We wake up in Viviers, a 5th century Roman settlement with cobblestone streets and a magnificent cathedral, then it’s off to Tournon and a steam train ride, which, we are told, is a favourite among Australian cruisers.
At the top of the hill, a café and farmer’s market await with local fruits and delicious pastries made from local honey.
Our final stop is Lyon, the climax of our journey. We’re excited because we’ve booked a Michelin-starred restaurant in town for dinner, and we are keen to sample the best France’s third largest city has to offer.
Lyon is famous for sausages – think smoky pork with pistachios served on a bed of mashed potatoes with a cream sauce – brochette with foie gras, coq au vin, tripe and onions, and salade Lyonnaise. Oh, and it’s home to marrons glacés and weirdly coloured macarons.
Next day, our last, we take a tour of the Château des Ravatys for wine tasting. The beautiful region of Beaujolais is as every bit as beautiful as the red wine is tasty.
Although it’s only been eight days, we’ve seen and tasted our way through many of the highlights of this great region. And yet, we’ve hardly felt the strain. Viking Delling, with its crew of 52, has felt like home, and the Aquavit Terrace our local wine bar.

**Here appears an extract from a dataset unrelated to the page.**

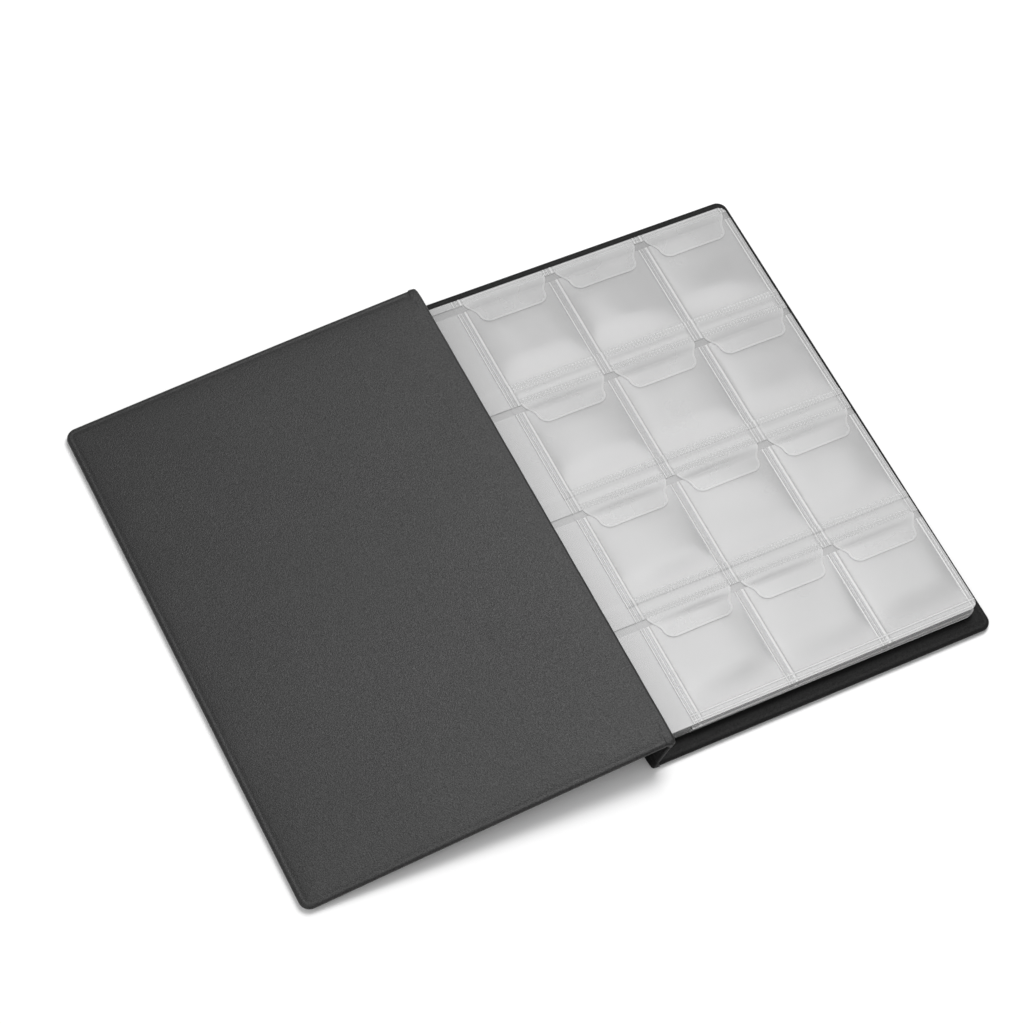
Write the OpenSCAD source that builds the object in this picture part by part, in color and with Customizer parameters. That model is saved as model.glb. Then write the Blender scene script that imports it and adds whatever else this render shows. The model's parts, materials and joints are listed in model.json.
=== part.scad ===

Cruise line: Viking River Cruises
Vessel: Viking Delling
Star rating: 4 star
Passenger Capacity: 190
Passenger decks: 3
Entered Service: 2014
Facilities: Two eateries, bar, library, walking and sun deck, golf putting, piano entertainment, included shore excursions, Wi-Fi, movies on demand, 24-hour speciality coffees, bottled water, fridge, stateroom steward.
Bookings: Our veranda cabin (275 sq feet with real balcony with seats and table) costs from $5,995 per person with an air offer of $995 return to Europe. See vikingrivercruises.com.au
Highs: Light, bright and airy ship with a fabulous backdrop of French history, food and wine. The inclusions and itinerary make this a very easy cruise to love.
Lows: We would have liked to spend more time trying local delicacies – but that was mostly due to our own laziness and the tempting ship’s galley.
Best suited to: just about anyone of any ability, but the over 50s will be most comfortable with the clientele of mainly Americans.